**Short task**:
Quote the lines that run from the line containing "back_rim_chips(rng, cutters)" down to the line containing "obj.parent = empty". Include both of those lines, reproduce each exactly, and omit everything else.

**Recorded information**:
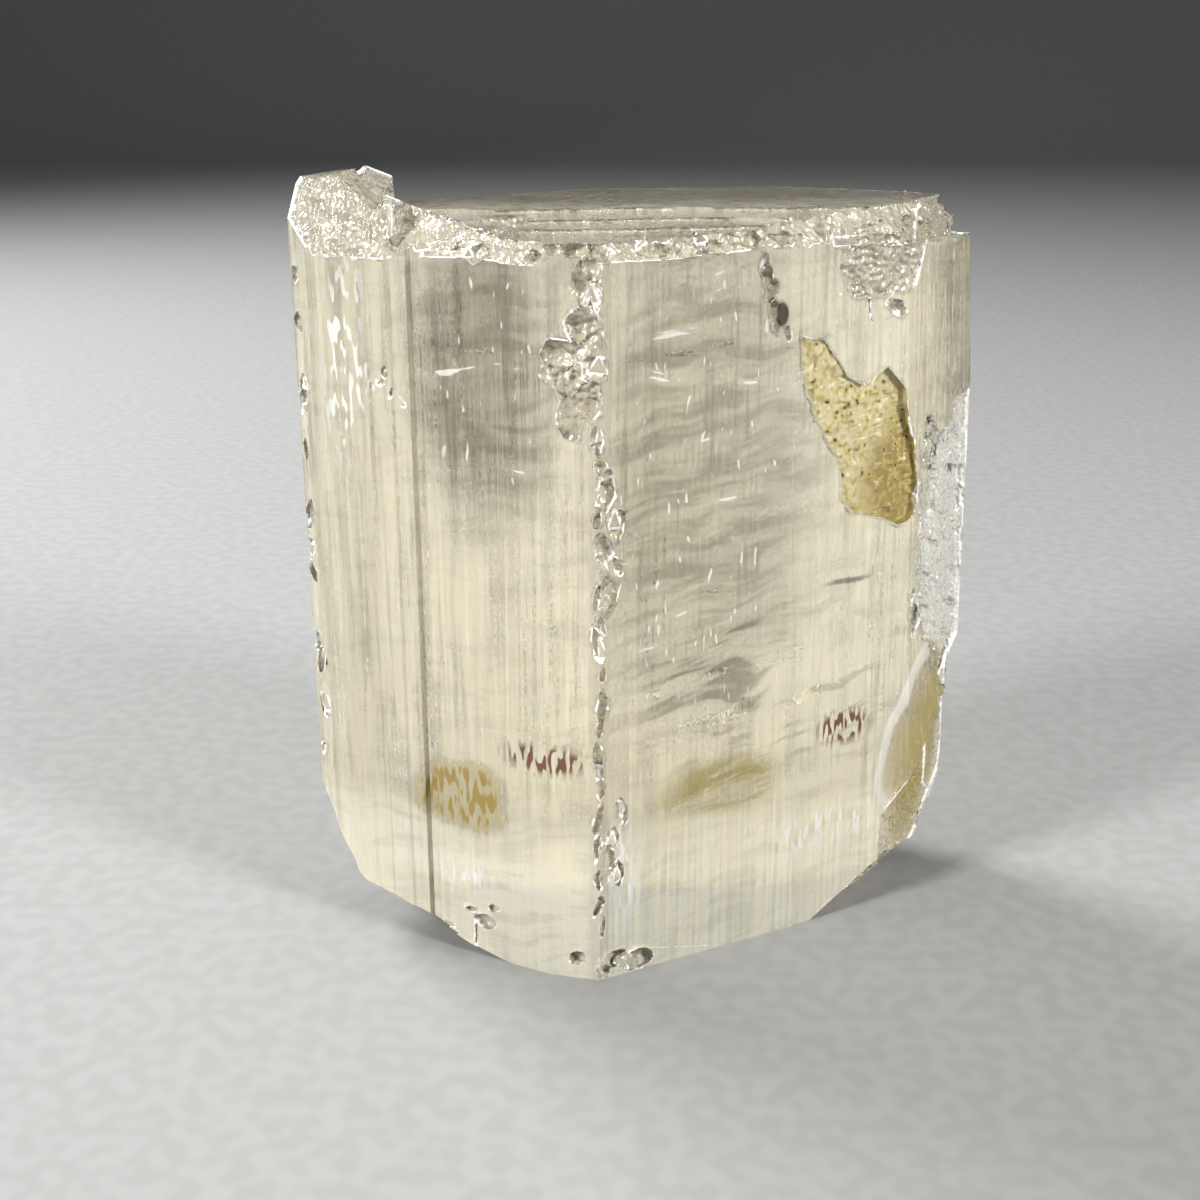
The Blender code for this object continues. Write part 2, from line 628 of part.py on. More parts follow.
def scar(name, outline, place, depth, rng, collection):
    """A shallow hollow in the front wall. place is the (x, z) whose wall it lies in."""
    x_at, z_at = Vector(place) * MM
    frame = wall_frame(x_at, z_at)
    stretch = abs(wall_at(x_at, z_at)[1].y)
    local = [Vector(((x_at - x * MM) / stretch, z * MM - z_at)) for x, z in outline]
    rough = ragged(local, SCAR_EDGE_STEP, SCAR_EDGE_JITTER, rng)
    upright = Matrix.Rotation(math.radians(90), 4, "X")
    extruded(name, rough, -SCAR_CLEARANCE, depth, collection, frame @ upright)


def scars(rng, collection):
    for name, outline, place, depth in SCARS:
        scar(name, outline, place, depth * MM, rng, collection)


def add_material(crystal):
    """Clear, faintly warm crystal."""
    material = bpy.data.materials.new("crystal")
    material.use_nodes = True
    shader = material.node_tree.nodes["Principled BSDF"]
    shader.inputs["Base Color"].default_value = CRYSTAL_COLOR
    shader.inputs["Metallic"].default_value = 0.0
    shader.inputs["Roughness"].default_value = CRYSTAL_ROUGHNESS
    material.diffuse_color = CRYSTAL_COLOR
    crystal.data.materials.append(material)


def stand_on_origin(objects):
    """Moves all the meshes so that the finished crystal's box has its bottom centre at the origin."""
    bpy.context.view_layer.update()
    graph = bpy.context.evaluated_depsgraph_get()
    crystal = bpy.data.objects[NAME].evaluated_get(graph)
    corners = [Vector(c) for c in crystal.bound_box]
    low = Vector([min(c[i] for c in corners) for i in range(3)])
    high = Vector([max(c[i] for c in corners) for i in range(3)])
    shift = Vector((-(low.x + high.x) / 2, -(low.y + high.y) / 2, -low.z))
    for obj in objects:
        obj.data.transform(Matrix.Translation(shift))
    print("moved by", [round(v / MM, 3) for v in shift], "mm")


def main():
    clear_scene()
    rng = random.Random(SEED)
    crystal_collection = new_collection("topaz crystal")
    cutters = new_collection("cutters")
    crystal = build_prism(rng, crystal_collection)
    cleavage_cutter(cutters)
    ridge_cutter(cutters)
    terrace_cutters(rng, cutters)
    foot_breaks(cutters)
    breaks(cutters)
    bevels(cutters)
    rim_step(rng, cutters)
    rim_chips(rng, cutters)
    back_rim_chips(rng, cutters)
    knob_chips(rng, cutters)
    face_chips(rng, cutters)
    scars(rng, cutters)
    add_material(crystal)
    cut = crystal.modifiers.new("breaks", "BOOLEAN")
    cut.operation = "DIFFERENCE"
    cut.operand_type = "COLLECTION"
    cut.collection = cutters
    stand_on_origin([crystal, *cutters.objects])


main()
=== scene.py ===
"""The dressed topaz crystal: clear, faintly champagne, frosted where it broke, with stains.

Metres, +Z up. The near upright edge of the prism, called the nose, faces -Y. Places on the crystal
are written in millimetres from the foot of the nose, as NOSE_FOOT gives it in the model's frame.
"""

import math

import bmesh
import bpy
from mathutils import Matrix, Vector, noise


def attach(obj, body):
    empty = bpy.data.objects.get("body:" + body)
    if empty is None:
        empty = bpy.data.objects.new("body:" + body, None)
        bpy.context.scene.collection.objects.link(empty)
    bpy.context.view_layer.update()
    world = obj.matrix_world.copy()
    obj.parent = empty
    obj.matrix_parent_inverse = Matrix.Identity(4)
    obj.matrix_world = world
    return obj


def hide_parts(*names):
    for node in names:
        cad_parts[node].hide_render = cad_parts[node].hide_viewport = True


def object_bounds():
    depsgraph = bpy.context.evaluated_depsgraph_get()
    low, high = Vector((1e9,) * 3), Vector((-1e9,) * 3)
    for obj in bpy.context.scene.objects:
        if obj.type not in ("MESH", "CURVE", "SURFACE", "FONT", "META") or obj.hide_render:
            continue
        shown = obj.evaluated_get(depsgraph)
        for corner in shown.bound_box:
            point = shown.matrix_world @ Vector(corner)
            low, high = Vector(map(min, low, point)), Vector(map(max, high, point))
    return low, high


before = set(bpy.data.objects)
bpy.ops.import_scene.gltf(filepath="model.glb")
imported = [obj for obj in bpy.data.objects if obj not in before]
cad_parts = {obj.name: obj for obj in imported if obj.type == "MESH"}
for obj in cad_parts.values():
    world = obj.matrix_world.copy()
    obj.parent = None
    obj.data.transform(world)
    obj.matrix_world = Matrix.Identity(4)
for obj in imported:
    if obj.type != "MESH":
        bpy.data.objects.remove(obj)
CAD_LOW, CAD_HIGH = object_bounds()

MM = 0.001
# Chooses the pattern of the flakes
SEED = 5

# Where the foot of the nose is in the model's frame, which has its origin under the box's centre
NOSE_FOOT = Vector((-2.035, -7.2, 0.0)) * MM

# Camera, solved from the photo's converging uprights; lens and sensor in millimetres
CAMERA_FROM_NOSE = Vector((0.0, -53.74, 34.3)) * MM
CAMERA_PITCH_DEG = 18.888
CAMERA_LENS = 46.909
CAMERA_SENSOR = 36.0

# Directions that the prism's grown walls face, in degrees from +X seen from above
WALL_FACINGS = (-62.0, -41.0, -102.0, -116.0, -135.0, 90.0, 65.5, 47.5, 120.0, 138.8)
WALL_TOLERANCE_DEG = 3.6
# The largest upward or downward share of a wall's direction
WALL_LEAN = 0.08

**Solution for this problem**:
    back_rim_chips(rng, cutters)
    knob_chips(rng, cutters)
    face_chips(rng, cutters)
    scars(rng, cutters)
    add_material(crystal)
    cut = crystal.modifiers.new("breaks", "BOOLEAN")
    cut.operation = "DIFFERENCE"
    cut.operand_type = "COLLECTION"
    cut.collection = cutters
    stand_on_origin([crystal, *cutters.objects])


main()
=== scene.py ===
"""The dressed topaz crystal: clear, faintly champagne, frosted where it broke, with stains.

Metres, +Z up. The near upright edge of the prism, called the nose, faces -Y. Places on the crystal
are written in millimetres from the foot of the nose, as NOSE_FOOT gives it in the model's frame.
"""

import math

import bmesh
import bpy
from mathutils import Matrix, Vector, noise


def attach(obj, body):
    empty = bpy.data.objects.get("body:" + body)
    if empty is None:
        empty = bpy.data.objects.new("body:" + body, None)
        bpy.context.scene.collection.objects.link(empty)
    bpy.context.view_layer.update()
    world = obj.matrix_world.copy()
    obj.parent = empty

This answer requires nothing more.